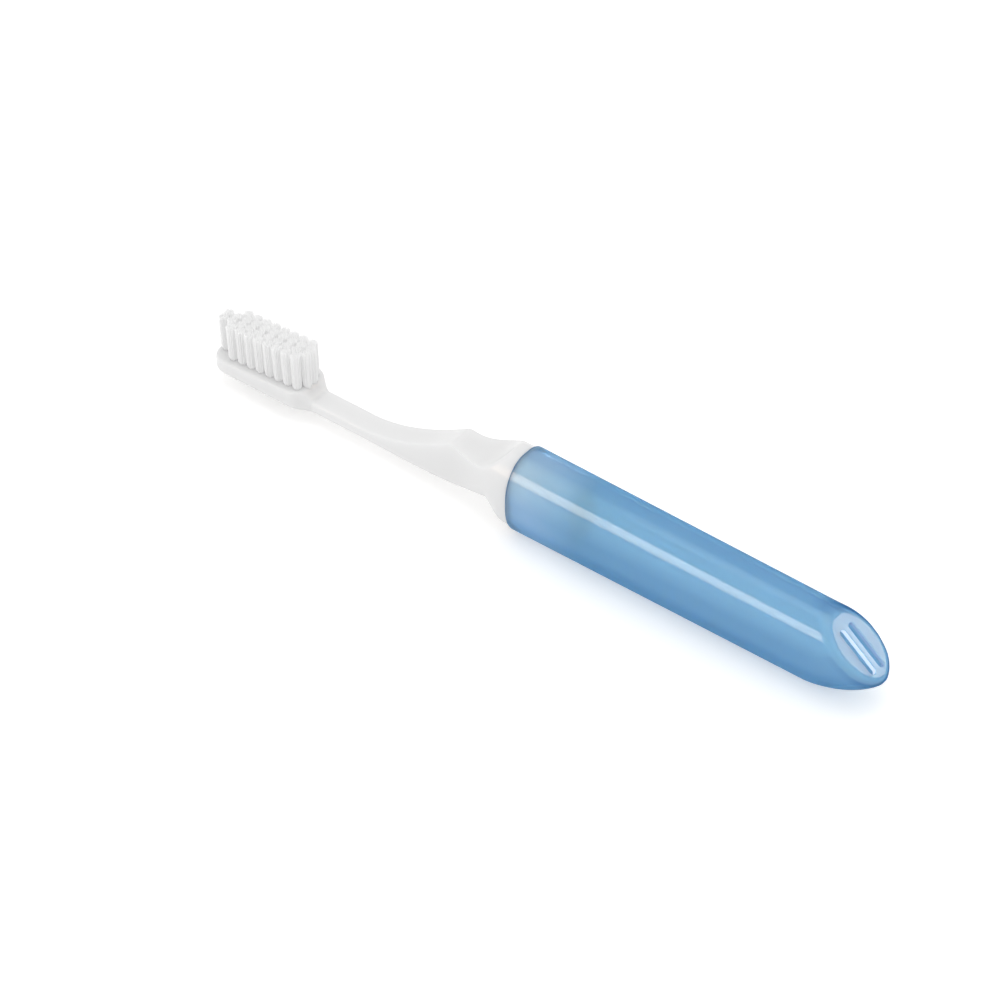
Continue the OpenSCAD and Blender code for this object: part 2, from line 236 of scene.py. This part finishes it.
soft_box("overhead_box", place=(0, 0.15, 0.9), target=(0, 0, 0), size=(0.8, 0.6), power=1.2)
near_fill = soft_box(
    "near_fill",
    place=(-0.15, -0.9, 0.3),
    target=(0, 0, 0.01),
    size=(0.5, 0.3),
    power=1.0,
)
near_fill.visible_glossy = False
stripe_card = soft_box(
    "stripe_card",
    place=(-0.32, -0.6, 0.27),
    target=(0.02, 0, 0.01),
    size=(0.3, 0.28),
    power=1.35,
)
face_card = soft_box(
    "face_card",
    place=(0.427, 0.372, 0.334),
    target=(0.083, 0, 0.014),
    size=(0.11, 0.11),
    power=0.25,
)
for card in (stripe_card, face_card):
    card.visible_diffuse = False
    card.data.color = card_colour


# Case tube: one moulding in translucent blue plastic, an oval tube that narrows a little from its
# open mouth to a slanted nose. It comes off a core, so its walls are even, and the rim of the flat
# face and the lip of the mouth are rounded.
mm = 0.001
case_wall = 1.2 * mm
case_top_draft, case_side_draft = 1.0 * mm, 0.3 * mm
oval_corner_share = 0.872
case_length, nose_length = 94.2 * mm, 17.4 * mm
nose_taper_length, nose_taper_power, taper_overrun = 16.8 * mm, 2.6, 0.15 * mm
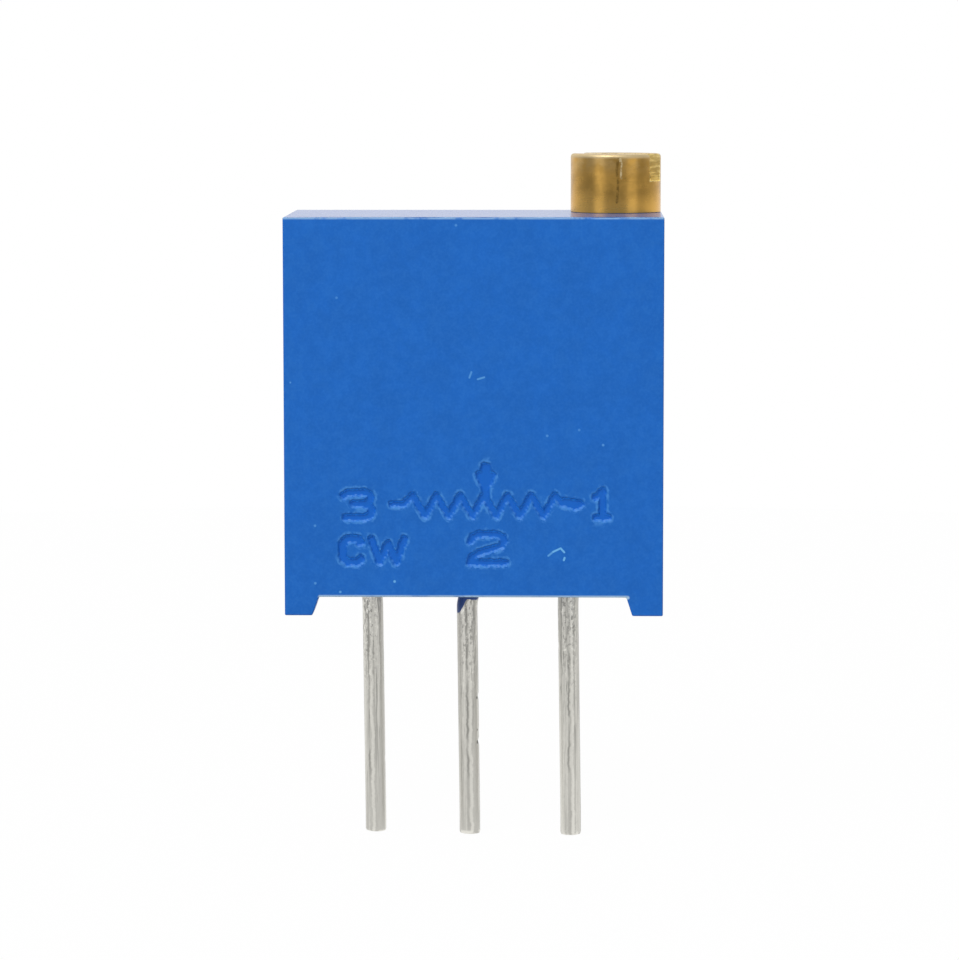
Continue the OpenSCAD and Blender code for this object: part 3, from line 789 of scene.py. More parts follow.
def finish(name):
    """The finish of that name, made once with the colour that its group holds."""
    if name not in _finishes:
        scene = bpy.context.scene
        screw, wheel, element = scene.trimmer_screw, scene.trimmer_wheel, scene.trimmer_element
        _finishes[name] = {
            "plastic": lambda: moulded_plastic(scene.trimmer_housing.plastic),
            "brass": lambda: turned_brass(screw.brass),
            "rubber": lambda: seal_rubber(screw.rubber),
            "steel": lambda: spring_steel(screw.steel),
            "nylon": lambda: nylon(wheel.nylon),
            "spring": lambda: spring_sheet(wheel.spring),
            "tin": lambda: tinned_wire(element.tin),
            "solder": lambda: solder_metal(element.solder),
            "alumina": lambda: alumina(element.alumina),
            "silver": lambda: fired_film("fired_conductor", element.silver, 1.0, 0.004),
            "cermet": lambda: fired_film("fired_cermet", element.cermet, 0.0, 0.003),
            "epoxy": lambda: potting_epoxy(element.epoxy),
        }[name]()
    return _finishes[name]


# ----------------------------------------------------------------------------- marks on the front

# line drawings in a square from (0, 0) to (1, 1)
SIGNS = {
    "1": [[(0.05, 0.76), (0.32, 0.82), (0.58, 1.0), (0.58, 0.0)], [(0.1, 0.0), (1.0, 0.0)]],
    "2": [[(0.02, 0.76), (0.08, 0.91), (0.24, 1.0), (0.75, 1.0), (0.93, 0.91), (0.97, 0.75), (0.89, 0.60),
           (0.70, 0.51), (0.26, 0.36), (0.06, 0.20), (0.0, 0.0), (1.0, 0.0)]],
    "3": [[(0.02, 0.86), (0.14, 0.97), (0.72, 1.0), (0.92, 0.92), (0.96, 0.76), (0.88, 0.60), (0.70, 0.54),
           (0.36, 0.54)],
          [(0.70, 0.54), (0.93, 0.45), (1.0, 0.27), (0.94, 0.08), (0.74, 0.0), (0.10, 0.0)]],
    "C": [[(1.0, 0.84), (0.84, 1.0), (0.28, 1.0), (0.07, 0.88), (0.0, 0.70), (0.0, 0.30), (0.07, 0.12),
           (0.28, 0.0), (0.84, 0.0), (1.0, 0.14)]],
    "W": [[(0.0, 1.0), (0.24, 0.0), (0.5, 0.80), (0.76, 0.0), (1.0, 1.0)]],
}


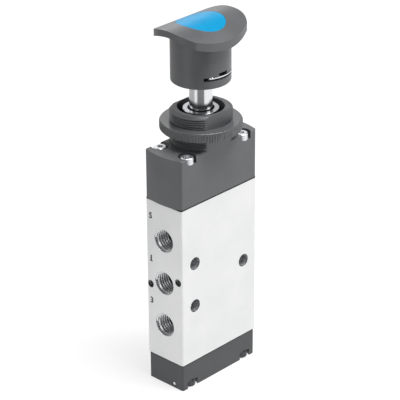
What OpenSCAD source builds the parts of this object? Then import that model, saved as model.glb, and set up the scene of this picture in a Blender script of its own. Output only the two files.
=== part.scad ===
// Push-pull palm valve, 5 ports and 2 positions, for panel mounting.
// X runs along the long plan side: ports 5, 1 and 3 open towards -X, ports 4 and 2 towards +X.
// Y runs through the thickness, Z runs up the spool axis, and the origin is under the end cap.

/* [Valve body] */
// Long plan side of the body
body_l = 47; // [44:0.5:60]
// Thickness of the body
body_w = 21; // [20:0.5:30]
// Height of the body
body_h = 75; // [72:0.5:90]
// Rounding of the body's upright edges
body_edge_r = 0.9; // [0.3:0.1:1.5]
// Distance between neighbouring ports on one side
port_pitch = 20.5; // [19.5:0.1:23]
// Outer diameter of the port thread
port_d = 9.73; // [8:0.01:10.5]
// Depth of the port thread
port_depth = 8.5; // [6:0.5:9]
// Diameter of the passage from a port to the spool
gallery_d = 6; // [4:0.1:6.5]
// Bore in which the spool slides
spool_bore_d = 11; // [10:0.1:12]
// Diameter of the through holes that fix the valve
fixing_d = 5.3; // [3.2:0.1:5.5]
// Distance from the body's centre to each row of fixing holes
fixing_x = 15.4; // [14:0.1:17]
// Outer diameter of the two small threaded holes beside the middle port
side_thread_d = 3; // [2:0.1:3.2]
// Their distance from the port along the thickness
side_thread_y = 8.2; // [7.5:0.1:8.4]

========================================

▶ [Exercise requirements]
For the string "from", count the lines of the entries above that include it; answer with the number only.

▶ [Result of this task]
7